The pain we are going through now is temporary, although it feels like forever. It does good, although we can’t see it in the moment. We can learn so much because of it and inevitably that suffering takes us to a place where we become more enlightened and gain a deeper knowledge and understanding of things. Maybe we need to bring ourselves closer to God, maybe we need to realize the temporary nature of this world and the things in it, or maybe it’s as simple as being more grateful for what we have or the life we’re living.

If you’re me, (and I know many of you can relate) maybe it’s learning to accept what is our current life situation, to accept your autistic daughter fully for the gifts she brings to this world, to let go of the anxiety for the future, and to give yourself the same grace that is given to you freely, especially when you realize you’ve got a lot of things wrong.

True Autism Acceptance

Pain and suffering leads us to a place of appreciation, but we first have to accept it. I was recently inspired by the presenters in a conference I participated in. Make sure you go to Autism Level Up to learn more about these wonderful educators. It’s changing my life and my perception of my daughter as an autistic individual. I realized through their help and resources how much I still don’t know and will never know about my daughter’s experience as an autistic person.

So now that I have accepted what I don’t know and all of the hard things that go along with that, I need to move toward really appreciating her challenges, strengths and all of her differences so that I can better support her and others. That starts with really listening to her and other autistic individuals more, trying harder to understand what it’s like for her and all of them, and giving her a voice here on this blog. I want her to tell her story and I want to be able to support and empower her in that.

From Struggle to Strength

When my father passed away almost 14 years ago, I read a book called “On Death and Dying” by Elizabeth Kubler-Ross. It made such a difference for me as I went through my grieving process. She said “The most beautiful people I’ve known are those who have known trials, have known struggles, have known loss, and have found their way out of the depths.”

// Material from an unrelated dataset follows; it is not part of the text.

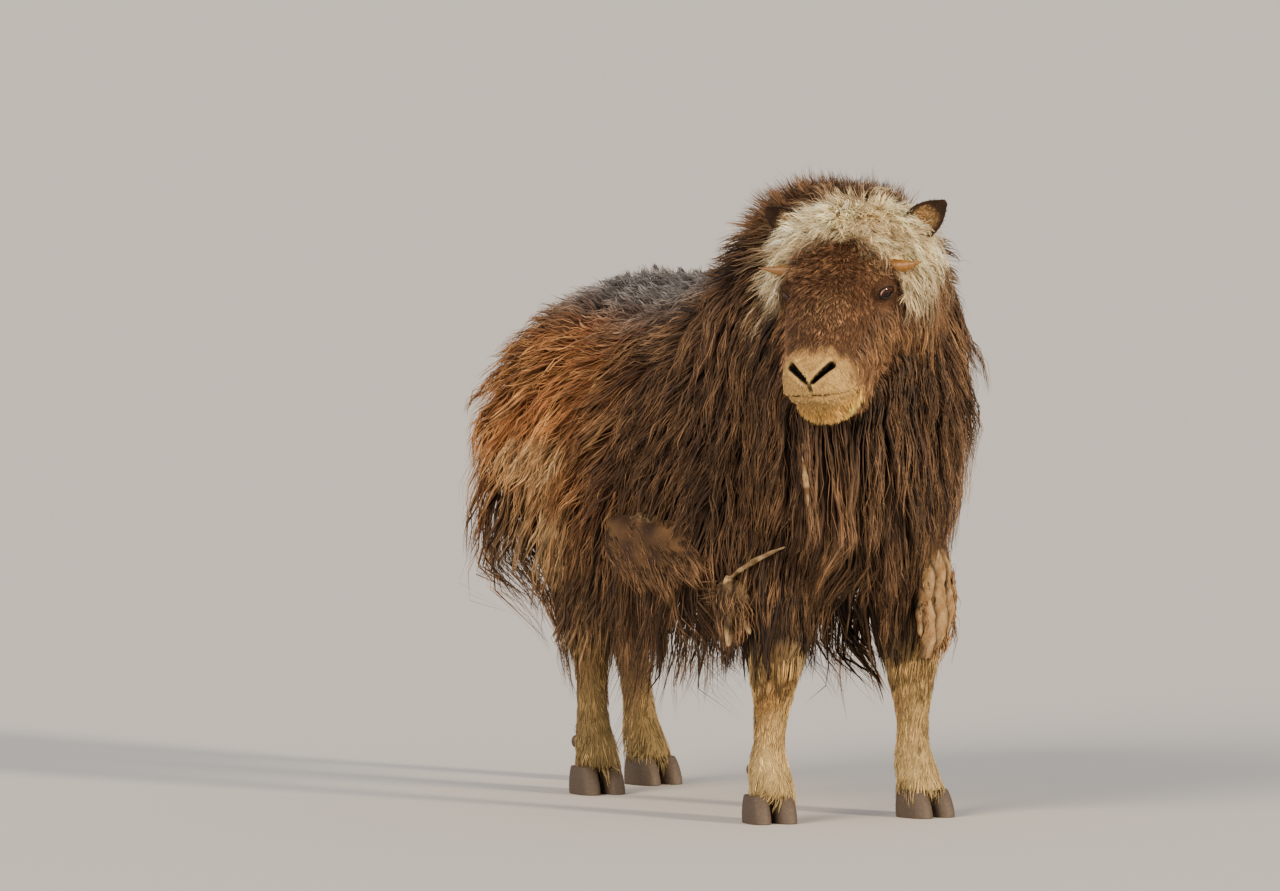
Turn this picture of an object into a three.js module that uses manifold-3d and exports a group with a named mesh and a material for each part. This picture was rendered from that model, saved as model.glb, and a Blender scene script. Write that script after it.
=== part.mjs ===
// A young muskox, about a year old and shedding, as a still, life-size museum model: it stands on its
// four feet with its head turned to its right. Millimetres, +Z up. It faces -Y and its left is +X.
import * as THREE from 'three';
import { mergeVertices } from 'three/addons/utils/BufferGeometryUtils.js';
import Module from 'manifold-3d';

const wasm = await Module();
wasm.setup();

// Driving dimensions. The tables below are in thousandths of the height.
const HEIGHT = 1000; // floor to the hump, the longest hairs aside
const UNIT = HEIGHT / 1000;
const GAP = 0.3; // between two nodes that touch
const CORE = 0.45; // how far the coat's solid core reaches towards the tips

const vec = (x, y, z) => new THREE.Vector3(x, y, z);
const rad = THREE.MathUtils.degToRad;
const lerp = THREE.MathUtils.lerp;
const SIDES = [['left', 1], ['right', -1]];

// The same numbers at every run
let seed = 3;
function random() {
  seed = (seed * 1664525 + 1013904223) % 4294967296;
  return seed / 4294967296;
}
const vary = (share) => 1 + share * (2 * random() - 1);

// Solids and geometries. Every point is put on a fine grid, each on a place of its own, so that a surface
// stays closed when it is moved and nowhere meets itself.

const GRID = 1 / 512;
const NUDGE = 4 * GRID; // to the next free place
const gridded = (x) => Math.round(x / GRID) * GRID;

function solidOf(geometry, matrix) {
  const bare = geometry.index ? geometry.toNonIndexed() : geometry.clone();
  const placed = new THREE.BufferGeometry().setAttribute('position', bare.getAttribute('position'));
  if (matrix) placed.applyMatrix4(matrix);
  const merged = mergeVertices(placed, GRID / 2);
  const corners = merged.index.array;
  const faces = [];
  for (let i = 0; i < corners.length; i += 3) {
    const [a, b, c] = corners.subarray(i, i + 3);
    if (a !== b && b !== c && c !== a) faces.push(a, b, c);
  }
  return new wasm.Manifold(new wasm.Mesh({
    numProp: 3, vertProperties: merged.attributes.position.array, triVerts: new Uint32Array(faces),
  }));
}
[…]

We’ve all known pain of some sort. Life can be a beautiful disaster at times and we are all formed more beautiful from the pain we endure. That is more evident now than it has ever been. On the other side of all that pain is joy. We may not see that now, but if we can try to accept our pain and that it’s leading us to a deeper growth than we can possibly imagine, we will see the light some day. Just give yourself a little grace in the waiting.

Autism Acceptance Month

Now that this April is over, if you think you’ve truly accepted autistic people, think again. Once you know for sure what you will never know, move on to appreciating all that autistic individuals bless the world with. I know it can be so challenging for parents with children on the spectrum. Accepting doesn’t mean you’re not in pain nor does it take it away. And if you’re hurting right now, for whatever reason, know that your pain will someday pass. Remember joy will rise and you will have lots and lots of grace to get you through until it does.